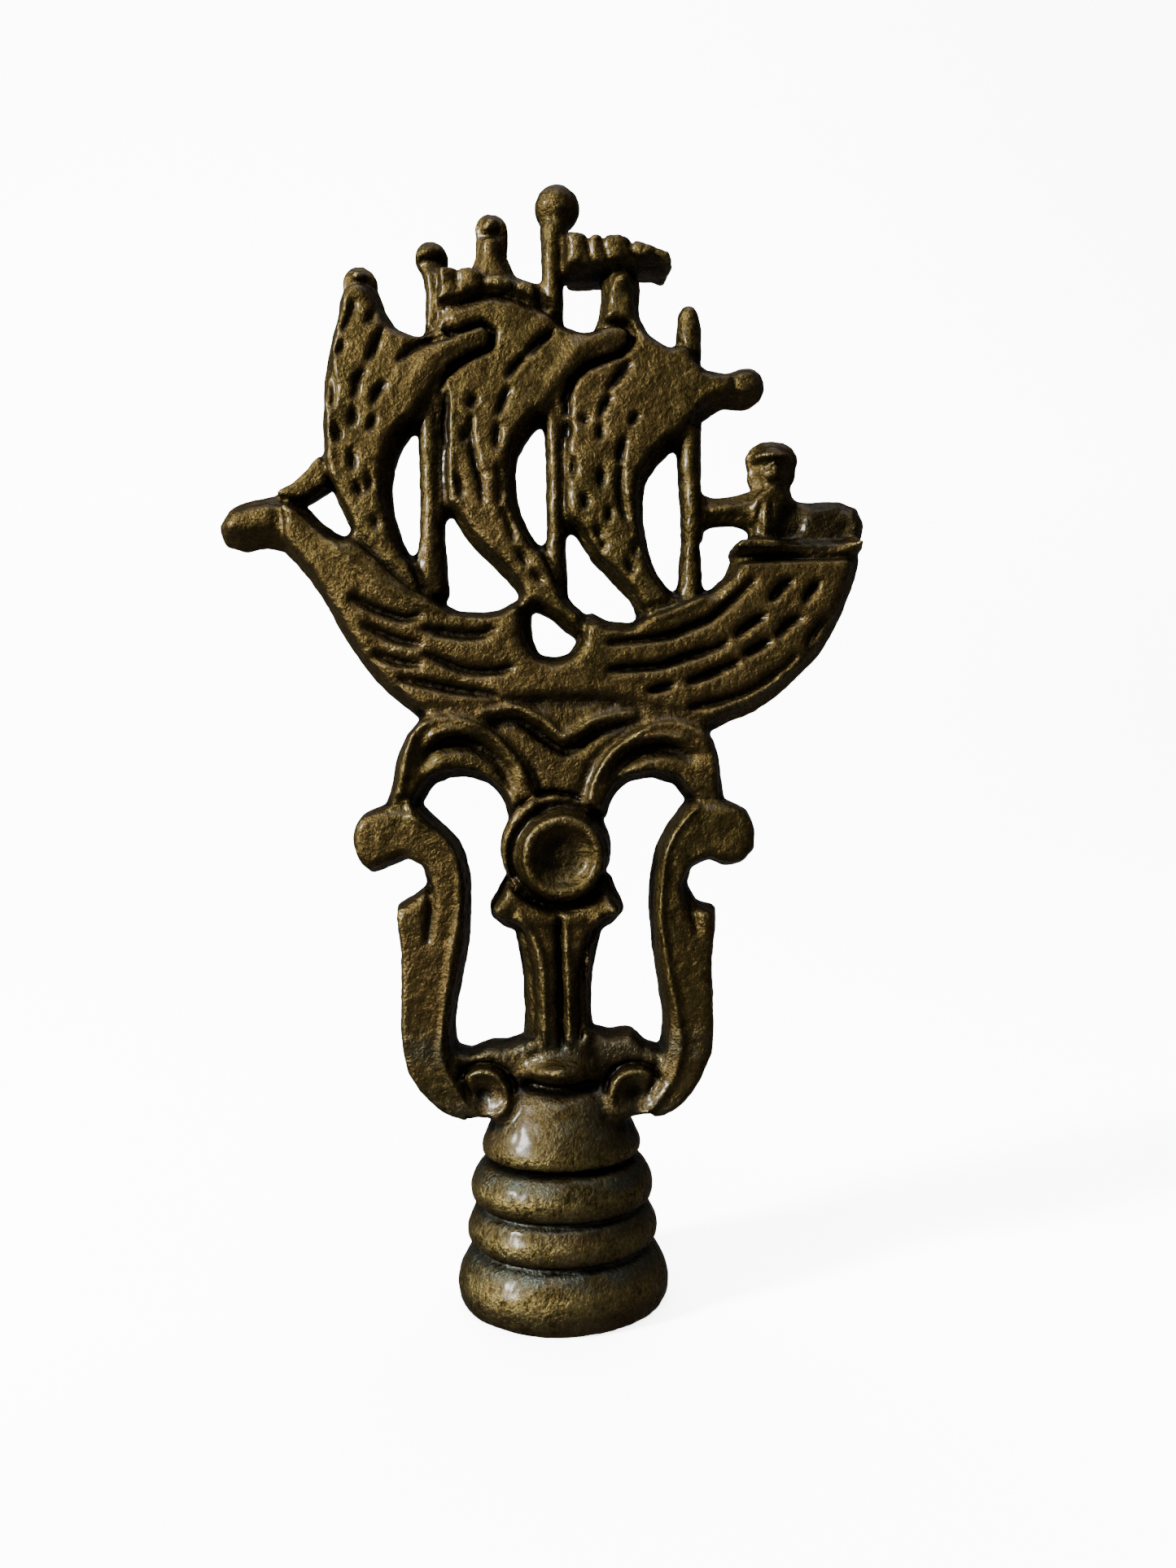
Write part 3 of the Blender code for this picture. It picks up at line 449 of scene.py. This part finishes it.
# Where one member lies over another: (upper, lower, how far the lower sinks, over what width).
OVERLAPS = [
    ("fore_sail", "main_sail", 0.75, 0.8),
    ("main_sail", "mizzen_sail", 0.75, 0.8),
    ("fore_pennant", "main_sail", 0.6, 0.6),
    ("main_pennant", "mizzen_sail", 0.7, 0.7),
    ("stern_rail", "hull", 0.4, 0.4),
    ("boss_cup", "stem_collar", 0.6, 0.5),
    ("boss_cup", "pediment", 0.5, 0.5),
    ("boss_cup", "left_arch", 0.5, 0.5),
    ("boss_cup", "right_arch", 0.5, 0.5),
    ("left_volute", "foot_web", 0.7, 0.6),
    ("right_volute", "foot_web", 0.7, 0.6),
    ("left_scroll_arm", "left_arch", 0.4, 0.5),
    ("right_scroll_arm", "right_arch", 0.4, 0.5),
    ("main_mast", "main_pennant", 0.5, 0.4),
    ("fore_mast", "fore_pennant", 0.35, 0.35),
]


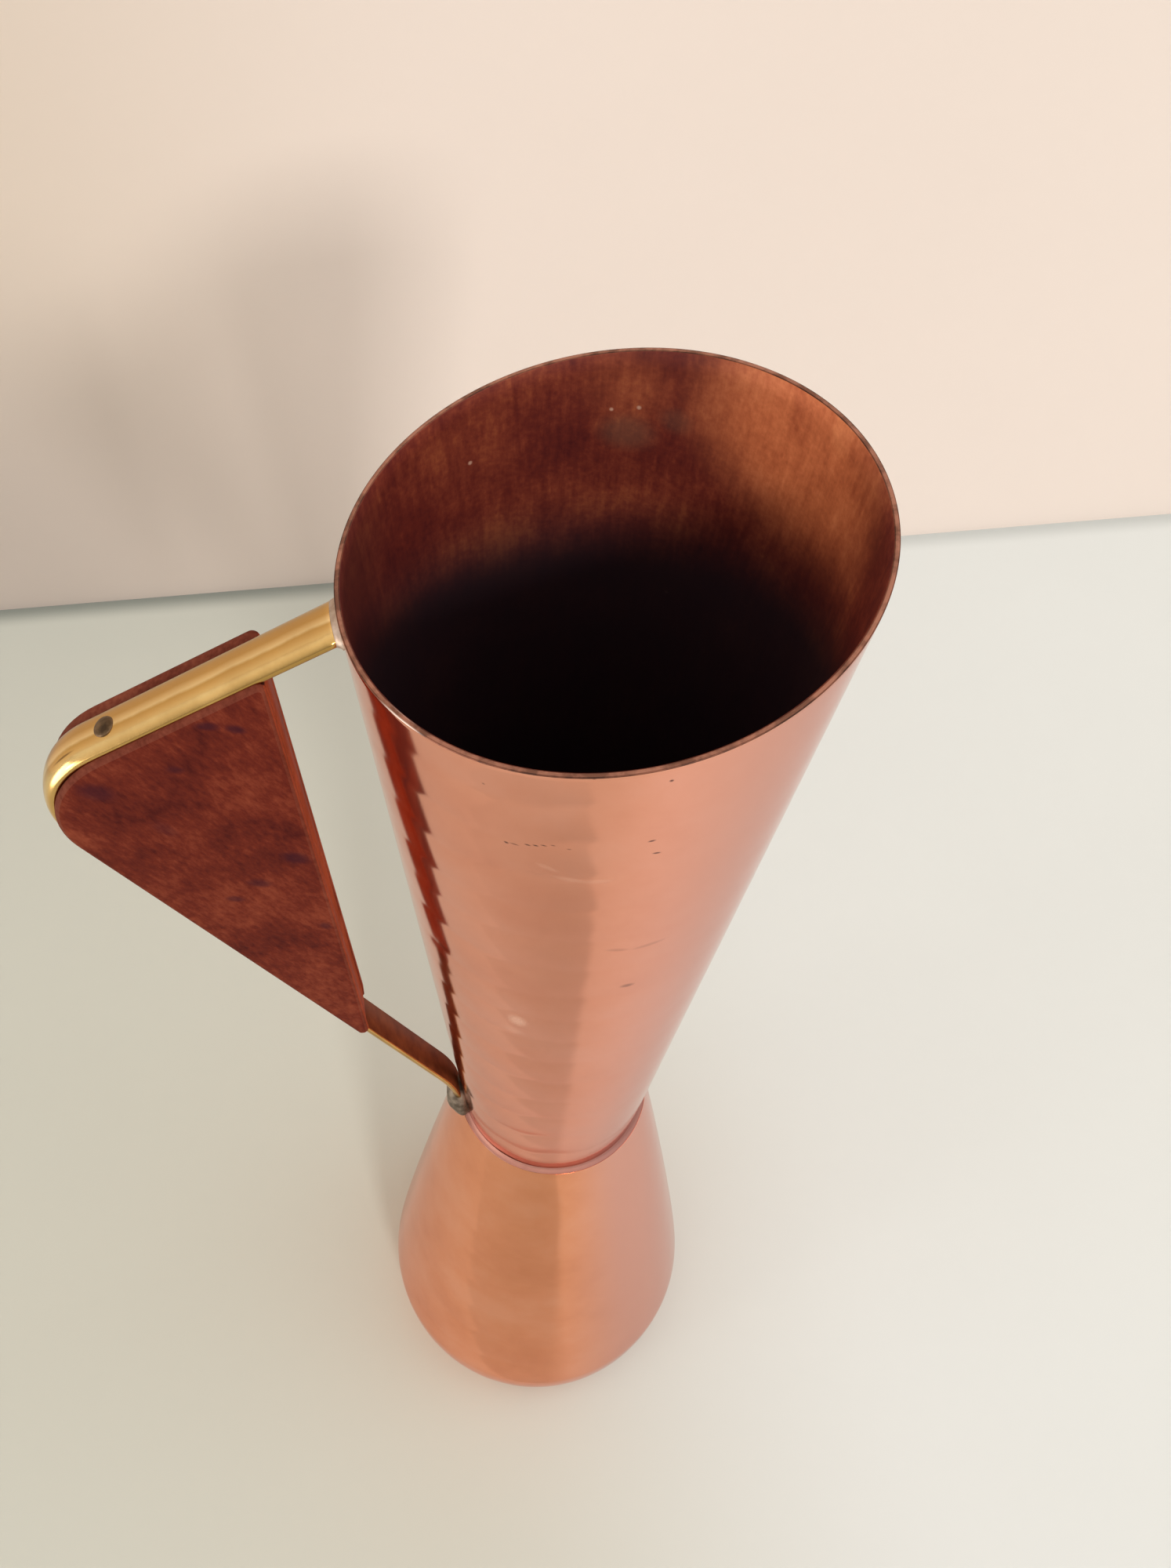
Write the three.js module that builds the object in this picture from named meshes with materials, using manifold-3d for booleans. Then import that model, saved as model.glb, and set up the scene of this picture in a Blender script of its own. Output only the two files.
--*--
What needs to be done - Quote every record above exactly.

Worked answer -
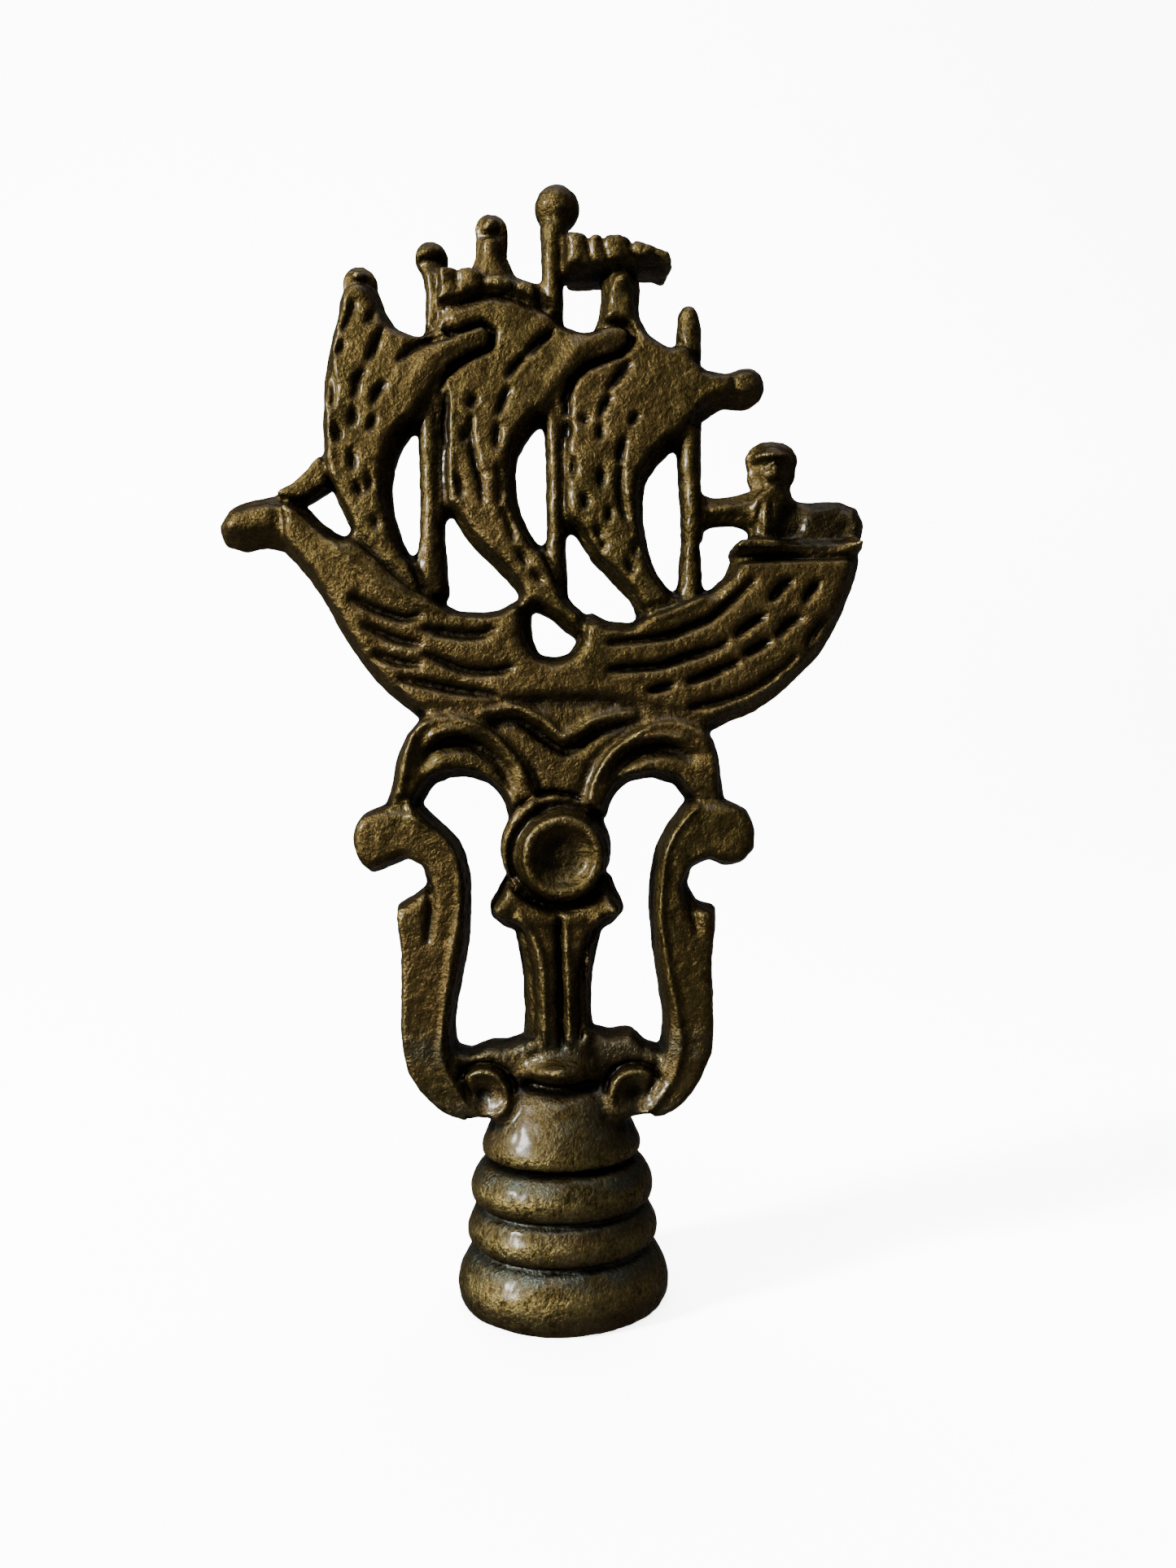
Write part 3 of the Blender code for this picture. It picks up at line 449 of scene.py. This part finishes it.
# Where one member lies over another: (upper, lower, how far the lower sinks, over what width).
OVERLAPS = [
    ("fore_sail", "main_sail", 0.75, 0.8),
    ("main_sail", "mizzen_sail", 0.75, 0.8),
    ("fore_pennant", "main_sail", 0.6, 0.6),
    ("main_pennant", "mizzen_sail", 0.7, 0.7),
    ("stern_rail", "hull", 0.4, 0.4),
    ("boss_cup", "stem_collar", 0.6, 0.5),
    ("boss_cup", "pediment", 0.5, 0.5),
    ("boss_cup", "left_arch", 0.5, 0.5),
    ("boss_cup", "right_arch", 0.5, 0.5),
    ("left_volute", "foot_web", 0.7, 0.6),
    ("right_volute", "foot_web", 0.7, 0.6),
    ("left_scroll_arm", "left_arch", 0.4, 0.5),
    ("right_scroll_arm", "right_arch", 0.4, 0.5),
    ("main_mast", "main_pennant", 0.5, 0.4),
    ("fore_mast", "fore_pennant", 0.35, 0.35),
]


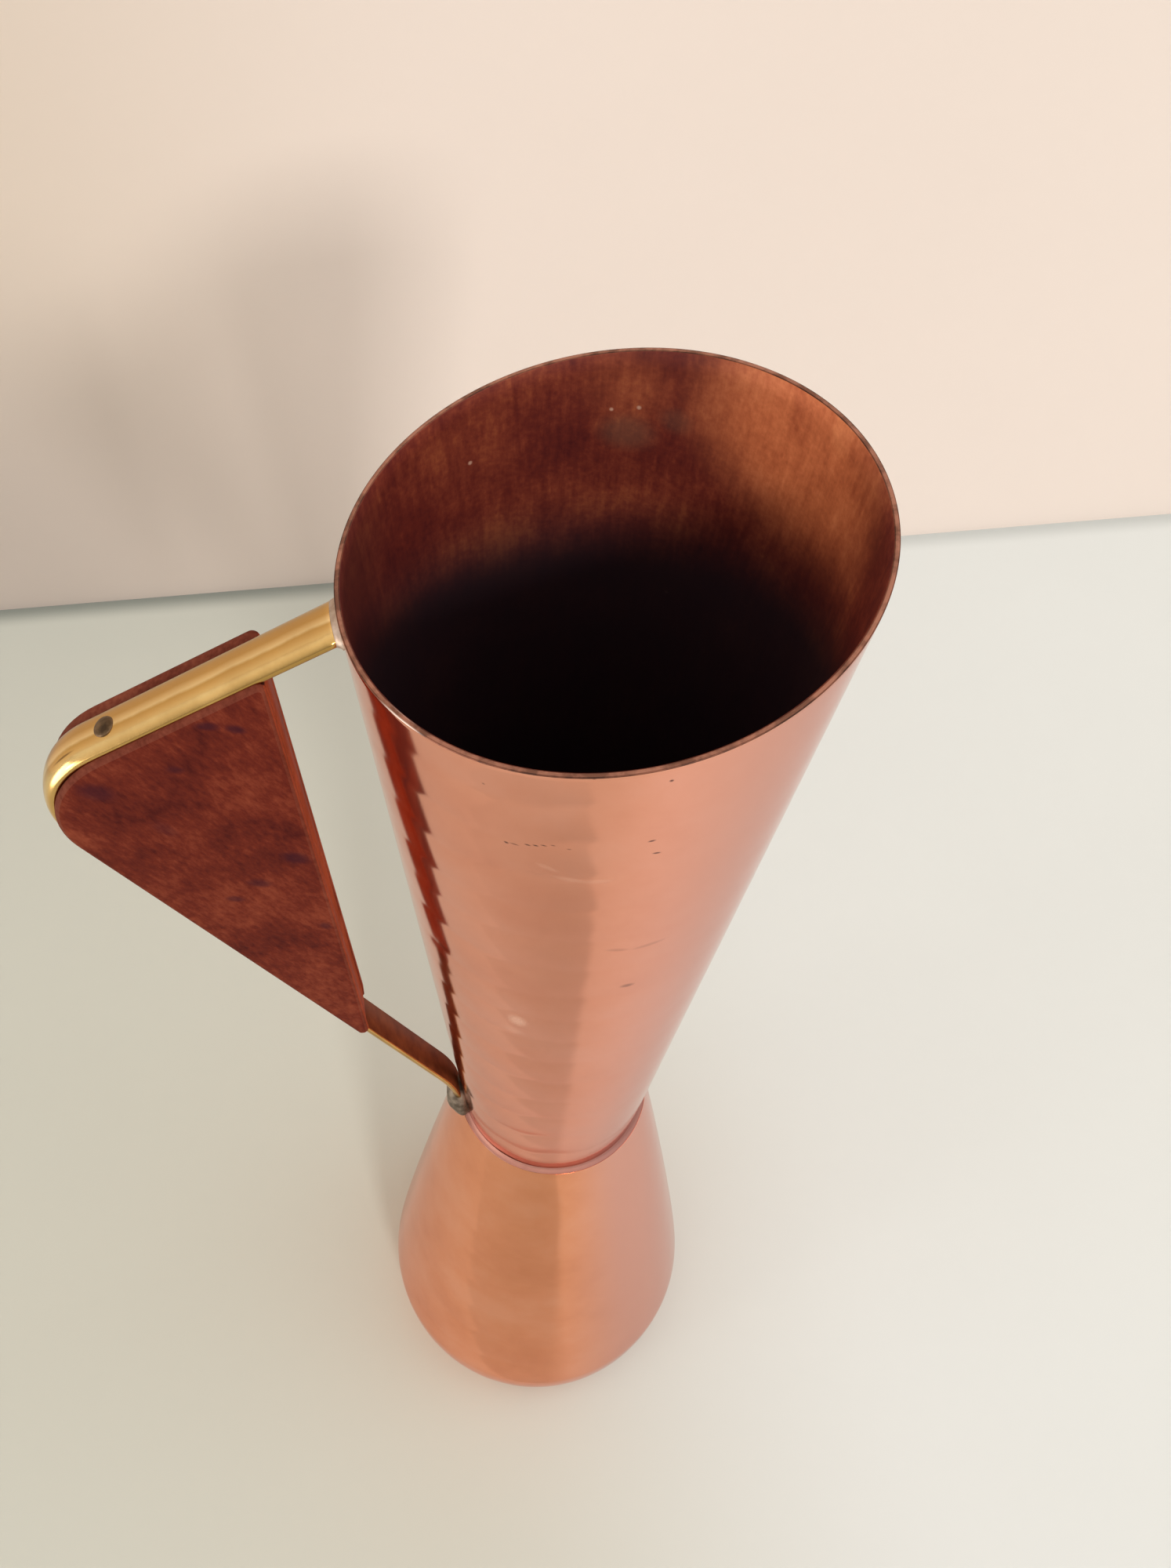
Write the three.js module that builds the object in this picture from named meshes with materials, using manifold-3d for booleans. Then import that model, saved as model.glb, and set up the scene of this picture in a Blender script of its own. Output only the two files.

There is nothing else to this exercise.